Data provided:
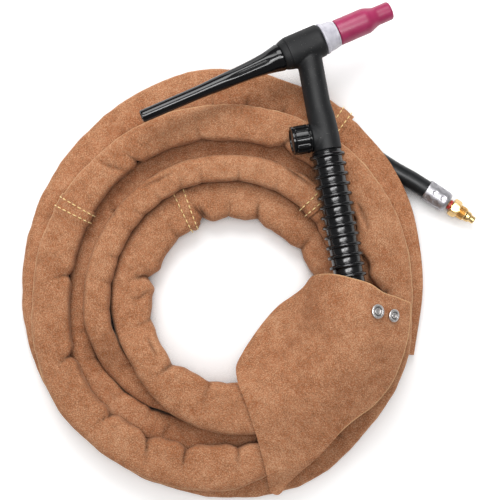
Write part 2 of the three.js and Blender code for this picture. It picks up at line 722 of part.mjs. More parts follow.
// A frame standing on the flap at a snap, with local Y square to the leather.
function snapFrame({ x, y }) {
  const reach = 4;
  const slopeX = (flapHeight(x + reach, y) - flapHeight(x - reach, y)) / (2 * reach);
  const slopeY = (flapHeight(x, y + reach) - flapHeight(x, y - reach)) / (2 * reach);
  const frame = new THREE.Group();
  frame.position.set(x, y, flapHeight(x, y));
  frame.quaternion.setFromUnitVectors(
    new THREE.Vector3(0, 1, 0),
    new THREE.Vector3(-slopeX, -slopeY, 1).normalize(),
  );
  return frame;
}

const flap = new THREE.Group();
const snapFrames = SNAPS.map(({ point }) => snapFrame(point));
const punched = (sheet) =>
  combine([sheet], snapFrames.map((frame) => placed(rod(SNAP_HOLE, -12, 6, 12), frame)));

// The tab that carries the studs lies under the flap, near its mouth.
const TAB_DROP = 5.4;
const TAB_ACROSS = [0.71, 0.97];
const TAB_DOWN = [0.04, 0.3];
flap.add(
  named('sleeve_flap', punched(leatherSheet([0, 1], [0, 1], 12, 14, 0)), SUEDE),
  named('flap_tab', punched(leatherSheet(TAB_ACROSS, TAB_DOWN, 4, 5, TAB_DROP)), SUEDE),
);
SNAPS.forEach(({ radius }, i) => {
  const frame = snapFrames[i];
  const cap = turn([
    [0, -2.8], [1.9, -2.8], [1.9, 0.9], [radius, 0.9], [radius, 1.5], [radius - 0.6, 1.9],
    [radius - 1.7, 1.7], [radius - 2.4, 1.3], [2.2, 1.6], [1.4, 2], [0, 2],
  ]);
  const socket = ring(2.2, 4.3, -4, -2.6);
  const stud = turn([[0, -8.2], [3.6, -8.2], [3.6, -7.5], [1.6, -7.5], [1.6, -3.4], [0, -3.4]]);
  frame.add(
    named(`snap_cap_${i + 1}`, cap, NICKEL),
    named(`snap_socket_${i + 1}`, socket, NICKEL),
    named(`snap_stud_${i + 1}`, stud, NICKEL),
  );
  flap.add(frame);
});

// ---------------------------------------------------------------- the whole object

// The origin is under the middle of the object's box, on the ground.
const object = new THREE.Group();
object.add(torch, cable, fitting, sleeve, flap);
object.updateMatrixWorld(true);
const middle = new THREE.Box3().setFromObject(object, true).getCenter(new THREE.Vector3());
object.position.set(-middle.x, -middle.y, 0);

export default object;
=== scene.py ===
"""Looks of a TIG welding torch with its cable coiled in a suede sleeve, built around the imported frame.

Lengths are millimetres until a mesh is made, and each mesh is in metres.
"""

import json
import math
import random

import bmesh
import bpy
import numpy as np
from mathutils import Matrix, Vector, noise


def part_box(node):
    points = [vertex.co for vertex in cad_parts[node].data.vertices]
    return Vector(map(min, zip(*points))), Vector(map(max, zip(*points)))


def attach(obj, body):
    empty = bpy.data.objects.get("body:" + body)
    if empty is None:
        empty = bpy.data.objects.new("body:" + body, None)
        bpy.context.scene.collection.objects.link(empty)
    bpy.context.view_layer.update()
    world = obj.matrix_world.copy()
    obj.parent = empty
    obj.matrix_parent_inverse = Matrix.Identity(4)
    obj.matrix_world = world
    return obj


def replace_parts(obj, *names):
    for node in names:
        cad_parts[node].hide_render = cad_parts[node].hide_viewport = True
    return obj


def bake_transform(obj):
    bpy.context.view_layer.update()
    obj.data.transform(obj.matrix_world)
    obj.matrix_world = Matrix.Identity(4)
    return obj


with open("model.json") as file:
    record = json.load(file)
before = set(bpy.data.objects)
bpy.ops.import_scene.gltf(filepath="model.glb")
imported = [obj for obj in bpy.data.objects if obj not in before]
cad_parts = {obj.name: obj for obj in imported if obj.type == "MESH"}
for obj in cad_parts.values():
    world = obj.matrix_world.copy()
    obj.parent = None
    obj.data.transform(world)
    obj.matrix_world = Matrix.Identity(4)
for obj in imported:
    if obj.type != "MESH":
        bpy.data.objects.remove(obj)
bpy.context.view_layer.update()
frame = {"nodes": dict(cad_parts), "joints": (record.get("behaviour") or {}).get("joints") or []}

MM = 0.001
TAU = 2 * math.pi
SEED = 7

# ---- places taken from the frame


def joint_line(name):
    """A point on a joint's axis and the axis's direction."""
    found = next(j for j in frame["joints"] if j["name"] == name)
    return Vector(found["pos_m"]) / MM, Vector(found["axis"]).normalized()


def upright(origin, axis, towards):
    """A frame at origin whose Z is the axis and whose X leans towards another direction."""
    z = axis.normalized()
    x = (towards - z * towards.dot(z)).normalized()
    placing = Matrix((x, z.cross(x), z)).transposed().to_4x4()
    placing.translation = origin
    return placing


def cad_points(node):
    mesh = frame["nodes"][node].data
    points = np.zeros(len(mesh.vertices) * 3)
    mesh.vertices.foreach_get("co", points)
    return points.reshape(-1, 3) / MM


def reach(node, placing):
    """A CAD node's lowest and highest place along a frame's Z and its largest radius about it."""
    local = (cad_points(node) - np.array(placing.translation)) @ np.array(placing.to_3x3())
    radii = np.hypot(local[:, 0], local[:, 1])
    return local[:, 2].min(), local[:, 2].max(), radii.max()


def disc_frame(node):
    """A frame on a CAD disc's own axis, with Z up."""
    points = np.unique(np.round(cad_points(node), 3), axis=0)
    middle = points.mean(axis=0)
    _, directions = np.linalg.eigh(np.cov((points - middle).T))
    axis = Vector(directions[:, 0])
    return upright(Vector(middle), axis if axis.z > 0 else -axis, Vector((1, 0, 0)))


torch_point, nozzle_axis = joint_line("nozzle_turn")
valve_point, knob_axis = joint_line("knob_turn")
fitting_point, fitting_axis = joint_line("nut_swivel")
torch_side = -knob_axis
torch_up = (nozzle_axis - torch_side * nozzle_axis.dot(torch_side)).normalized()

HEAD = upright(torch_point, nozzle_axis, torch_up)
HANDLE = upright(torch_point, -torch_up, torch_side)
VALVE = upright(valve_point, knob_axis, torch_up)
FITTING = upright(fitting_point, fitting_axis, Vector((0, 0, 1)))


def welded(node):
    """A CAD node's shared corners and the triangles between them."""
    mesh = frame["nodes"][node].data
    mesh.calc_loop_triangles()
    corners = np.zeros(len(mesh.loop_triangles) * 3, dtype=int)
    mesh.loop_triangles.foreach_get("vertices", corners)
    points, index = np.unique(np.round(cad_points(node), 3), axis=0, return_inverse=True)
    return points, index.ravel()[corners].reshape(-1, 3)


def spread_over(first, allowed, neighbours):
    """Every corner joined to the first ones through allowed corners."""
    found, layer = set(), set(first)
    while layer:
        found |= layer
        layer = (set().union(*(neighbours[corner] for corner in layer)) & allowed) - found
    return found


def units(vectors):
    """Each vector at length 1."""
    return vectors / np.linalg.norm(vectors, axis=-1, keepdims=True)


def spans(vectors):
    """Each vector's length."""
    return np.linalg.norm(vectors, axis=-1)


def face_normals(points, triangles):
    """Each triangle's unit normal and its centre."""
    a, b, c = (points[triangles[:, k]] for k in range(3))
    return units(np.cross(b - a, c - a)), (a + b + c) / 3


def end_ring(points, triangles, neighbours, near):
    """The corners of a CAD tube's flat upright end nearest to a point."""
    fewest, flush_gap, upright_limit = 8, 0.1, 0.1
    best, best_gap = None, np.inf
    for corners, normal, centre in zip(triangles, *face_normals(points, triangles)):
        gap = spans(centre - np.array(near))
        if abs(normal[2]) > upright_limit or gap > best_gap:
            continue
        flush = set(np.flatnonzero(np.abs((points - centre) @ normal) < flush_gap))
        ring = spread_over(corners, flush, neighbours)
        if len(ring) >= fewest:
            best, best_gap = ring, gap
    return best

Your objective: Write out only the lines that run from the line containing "the whole object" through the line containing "before = set(bpy.data.objects)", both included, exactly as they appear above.

The reply:
// ---------------------------------------------------------------- the whole object

// The origin is under the middle of the object's box, on the ground.
const object = new THREE.Group();
object.add(torch, cable, fitting, sleeve, flap);
object.updateMatrixWorld(true);
const middle = new THREE.Box3().setFromObject(object, true).getCenter(new THREE.Vector3());
object.position.set(-middle.x, -middle.y, 0);

export default object;
=== scene.py ===
"""Looks of a TIG welding torch with its cable coiled in a suede sleeve, built around the imported frame.

Lengths are millimetres until a mesh is made, and each mesh is in metres.
"""

import json
import math
import random

import bmesh
import bpy
import numpy as np
from mathutils import Matrix, Vector, noise


def part_box(node):
    points = [vertex.co for vertex in cad_parts[node].data.vertices]
    return Vector(map(min, zip(*points))), Vector(map(max, zip(*points)))


def attach(obj, body):
    empty = bpy.data.objects.get("body:" + body)
    if empty is None:
        empty = bpy.data.objects.new("body:" + body, None)
        bpy.context.scene.collection.objects.link(empty)
    bpy.context.view_layer.update()
    world = obj.matrix_world.copy()
    obj.parent = empty
    obj.matrix_parent_inverse = Matrix.Identity(4)
    obj.matrix_world = world
    return obj


def replace_parts(obj, *names):
    for node in names:
        cad_parts[node].hide_render = cad_parts[node].hide_viewport = True
    return obj


def bake_transform(obj):
    bpy.context.view_layer.update()
    obj.data.transform(obj.matrix_world)
    obj.matrix_world = Matrix.Identity(4)
    return obj


with open("model.json") as file:
    record = json.load(file)
before = set(bpy.data.objects)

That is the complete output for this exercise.